Si è detto che la " Quarta Via " è completa rispetto ad altre individuate come :
Via del fachiro --> solo corpo
Via del monaco --> solo cuore
Via dello yogi --> solo mente.
Ciò che mi è chiaro è che l'appartenenza di tale " Quarta Via ", quale metodo di studio è anche denominato " Via della Comprensione" proprio perchè comprende tutti e tre gli elementi che in altre diramazioni della Tradizione sono si presenti ma andrebbero integrati rispettivamente.
Ma la " quarta Via " è appunto una quarta, nel senso di ulteriore Via o si può far rientrare all'interno delle Categorie " destra, sinistra, mezzo" e se si quale?
Riporto poi un attimo quel che ha detto Uno, in quel post

Citazione:
ogni Tradizione è collegata alla Pianta Originale... che poi poeticamente (e non solo) possiamo dire che è quel famoso albero della conoscenza.
Se segui la metafora/visione della pianta scopri che la crescita e allungamento di un ramo è il suo movimento nel tempo minimo, e nello spazio se si allarga.
A volte sembra che dei rametti allungandosi con poca consistenza ed importanza diventino rami morti, invece a meno che non si secchino del tutto potrebbero sempre servire per impollinare nuovi fiori più vicino alla pianta.
Sinceramente grandi organizzazioni quando vengono alla luce vanno "colte" e mangiate subito (o anche prima che escano se si ha tale possibilità), quello è il momento più fruttuoso, quando inizia ad essere un periodo lungo che sono "conosciute" hanno un'atmosfera che le circonda composta da parecchi attori in cerca di autore, di mercanti che cercano di ritagliarsi un posticino... anche di brava gente ma diventa più difficile trovarla, diventa più difficile per loro rimanere "bravi" proprio per il contesto in cui operano.
Facciamo un esempio: il più onesto ed integerrimo individuo della Terra decide di entrare in politica per far qualcosa di buono, se ci entra con un partito conosciuto è costretto a sottostare ad alcune cose non scritte per andare avanti... nella politica anche se fonda un'altro partito per sopravvivere è costretto a scendere a compromessi... a meno che non diventi talmente grande da potersene fregare del sistema che già esiste ed insieme a chi lavora con lui crearne uno nuovo più pulito. Ma questo in politica è praticamente utopia, nelle cose dello Spirito invece è possibile, non bisogna mica convertire per forza e con la forza, a dispetto di quello che sembrerebbe osservando rami troppo lunghi della pianta.

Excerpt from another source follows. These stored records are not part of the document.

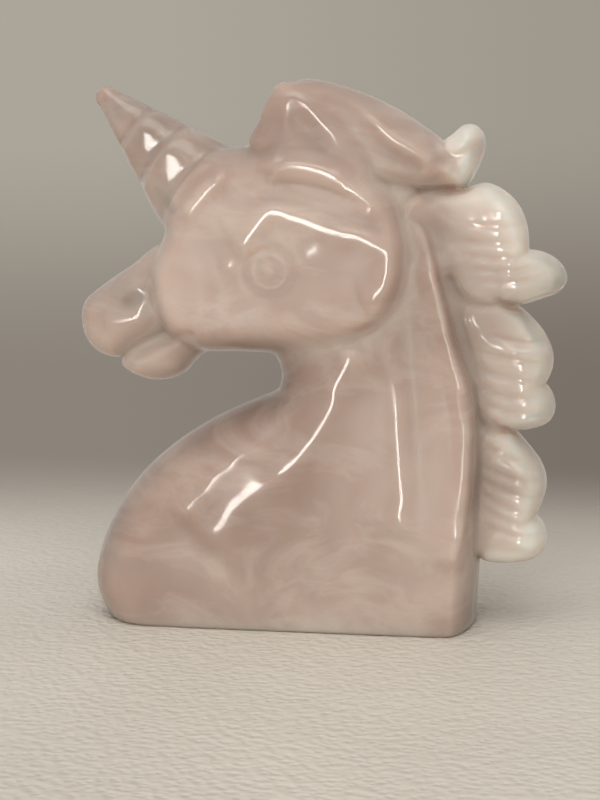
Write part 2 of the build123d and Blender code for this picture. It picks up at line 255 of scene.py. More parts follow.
middle_lock_shares = (
    (0.760, 0.640), (0.830, 0.635), (0.885, 0.600), (0.926, 0.571), (0.956, 0.540), (0.974, 0.500),
    (0.968, 0.462), (0.940, 0.425), (0.895, 0.385), (0.840, 0.366), (0.785, 0.375), (0.750, 0.440),
    (0.740, 0.530),
)
middle_tip_shares = (
    (0.905, 0.458), (0.950, 0.451), (0.972, 0.433), (0.980, 0.405), (0.971, 0.381), (0.945, 0.367),
    (0.900, 0.361), (0.858, 0.366), (0.845, 0.400), (0.865, 0.440),
)
lower_lock_shares = (
    (0.785, 0.430), (0.835, 0.420), (0.885, 0.375), (0.926, 0.335), (0.955, 0.300), (0.965, 0.265),
    (0.955, 0.225), (0.930, 0.185), (0.890, 0.150), (0.840, 0.125), (0.795, 0.135), (0.775, 0.210),
    (0.770, 0.310),
)
lower_tip_shares = (
    (0.895, 0.208), (0.940, 0.203), (0.960, 0.186), (0.967, 0.157), (0.955, 0.131), (0.925, 0.118),
    (0.880, 0.113), (0.838, 0.118), (0.822, 0.145), (0.850, 0.188),
)
neck_lock_shares = (
    (0.640, 0.735), (0.700, 0.735), (0.738, 0.620), (0.770, 0.510), (0.800, 0.425), (0.806, 0.340),
    (0.800, 0.220), (0.774, 0.100), (0.700, 0.080), (0.655, 0.110), (0.646, 0.200), (0.650, 0.300),
    (0.632, 0.420), (0.605, 0.560),
)


def share_x(share):
    """Millimetres from the origin, from a share of the length."""
    return (share - ORIGIN_SHARE) * LENGTH


def along_length(*stations):
    """A value given at length shares, and even between them."""
    shares, values = zip(*stations)
    return blurred(np.interp(X, share_x(np.array(shares)), values), 1.0)


# Main forms, as squares of their half widths
bust_half = across_height(0, 12.2, 68, 6.3)
head_half = across_height(39, 10.6, 71.6, 8.4)
bust = swell(depth_in(bust_shares), bust_half, along_length((0.55, 7.0), (0.75, 3.5)), dome=1.0)
lock_step = along_length((0.66, 1.5), (0.74, 0.15)) + 2.0 * ramp(-Z, -16.0, -7.0)
neck_lock = swell(depth_in(neck_lock_shares, bust_half), bust_half - lock_step, 1.2)
head = swell(depth_in(head_shares), head_half, along_length((0.2, 4.0), (0.45, 5.0), (0.6, 2.6)), dome=0.4)
side_lock = swell(depth_in(side_lock_shares, head_half), head_half + 0.15, 2.2)
muzzle = swell(depth_in(muzzle_shares), across_height(37.9, 7.0, 56, 5.5), 3.6)
chin = swell(depth_in(chin_shares), 6.0, 3.6)
crest = swell(depth_in(crest_shares), 6.6, 3.6)
crest_curl = swell(depth_in(crest_curl_shares), 4.2, 2.4)
mane_half = along_length((0.665, 6.8), (0.76, 4.6), (0.82, 4.2), (0.935, 4.3), (0.965, 3.5), (1.0, 2.2))
mane = swell(depth_in(upper_lock_shares), mane_half, 2.0)
for form_shares, blend in (
    (upper_tip_shares, 0.5),
    (middle_lock_shares, 0.3), (middle_tip_shares, 0.5),
    (lower_lock_shares, 0.3), (lower_tip_shares, 0.5),
):
    mane = join(mane, swell(depth_in(form_shares), mane_half, 2.0), blend)

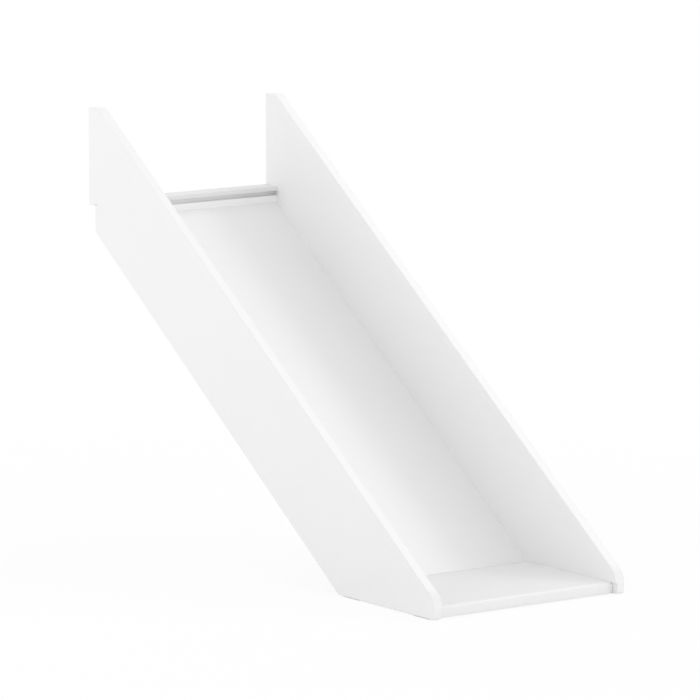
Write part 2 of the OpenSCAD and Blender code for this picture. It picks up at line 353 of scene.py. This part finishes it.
def metalMaterial(name, look):
    mat, tree, metal = newMaterial(name)
    finish = tree.nodes.new("ShaderNodeGroup")
    finish.node_tree = metalFinish
    finish.inputs["Color"].default_value = (*look["color"], 1)
    finish.inputs["Dull Color"].default_value = (*look["dullColor"], 1)
    finish.inputs["Low Roughness"].default_value = look["roughness"][0]
    finish.inputs["High Roughness"].default_value = look["roughness"][1]
    finish.inputs["Grain Scale"].default_value = look["grainScale"]
    finish.inputs["Film Scale"].default_value = look["filmScale"]
    finish.inputs["Film Detail"].default_value = look["filmDetail"]
    bump = tree.nodes.new("ShaderNodeBump")
    bump.inputs["Strength"].default_value = look["grainStrength"]
    bump.inputs["Distance"].default_value = look["grainDepth"]
    wire(tree, finish, "Color", metal, "Base Color")
    wire(tree, finish, "Roughness", metal, "Roughness")
    wire(tree, finish, "Height", bump, "Height")
    wire(tree, bump, "Normal", metal, "Normal")
    metal.inputs["Metallic"].default_value = 1
    return mat


zincLook = {
    "color": (0.60, 0.61, 0.63),
    "dullColor": (0.52, 0.53, 0.55),
    "roughness": (0.34, 0.54),
    "grainScale": 900,
    "grainStrength": 0.35,
    "grainDepth": 0.0001,
    "filmScale": 260,
    "filmDetail": 3,
}
steelLook = dict(zincLook, color=(0.74, 0.75, 0.77), dullColor=(0.66, 0.67, 0.70),
                 roughness=(0.20, 0.40), grainScale=1400, grainStrength=0.1)

zinc = metalMaterial("dieCastZinc", zincLook)
steel = metalMaterial("platedSteel", steelLook)

beechLook = {
    "grainScale": (60, 900, 900),  # long fibres along x, as every dowel lies
    "darkColor": (0.55, 0.36, 0.20, 1),
    "lightColor": (0.78, 0.60, 0.40, 1),
    "roughness": 0.6,
}


def beechMaterial(look):
    mat, tree, wood = newMaterial("bareBeech")
    place = tree.nodes.new("ShaderNodeTexCoord")
    stretch = tree.nodes.new("ShaderNodeMapping")
    stretch.inputs["Scale"].default_value = look["grainScale"]
    fleck = tree.nodes.new("ShaderNodeTexNoise")
    fleck.inputs["Scale"].default_value = 1
    ramp = tree.nodes.new("ShaderNodeValToRGB")
    ramp.color_ramp.elements[0].color = look["darkColor"]
    ramp.color_ramp.elements[1].color = look["lightColor"]
    wire(tree, place, "Object", stretch, "Vector")
    wire(tree, stretch, "Vector", fleck, "Vector")
    wire(tree, fleck, "Fac", ramp, "Fac")
    wire(tree, ramp, "Color", wood, "Base Color")
    wood.inputs["Roughness"].default_value = look["roughness"]
    return mat


rubberLook = {
    "color": (0.78, 0.78, 0.76),
    "roughness": 0.8,
    "grainScale": 1500,
    "grainStrength": 0.3,
    "grainDepth": 0.0002,
}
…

Quel che ho pensato forse a torto è che la " Quarta Via " sia, rappresenti, un "nuovo " Ramo della Tradizione ed anche se "giovane" - nel senso di tempo in quanto da poco ha fatto un'apparizione, diciamo cosi, pubblica - questa appena " fondata " andrebbe colta poichè "contiene", come le altre, la Tradizione.
Si potrebbe definire una Sintesi delle altre e per tale motivo più efficace?
Forse questo chiarimento era da inserire in quella discussione, ma poichè li si parla in maniera generica del tipo di Via, ho preferito inserirla qui in maniera da avere almeno una piccola visione poichè al momento faccio fatica ad avere.
__________________
Dr. Marc Haven
“Non deve essere l’alba di luce che deve iniziare ad avvisare la tua anima di tali doveri giornalieri e dell’ora in cui gli incensi devono bruciare sui fornelli; è la tua voce, solo lei che deve chiamare l’alba di luce e farla brillare sulla tua opera, alfine che tu possa dall’alto di questo Oriente, riversarla sulle nazioni addormentate nella loro inattività e sradicarle dalle tenebre in cui versano.”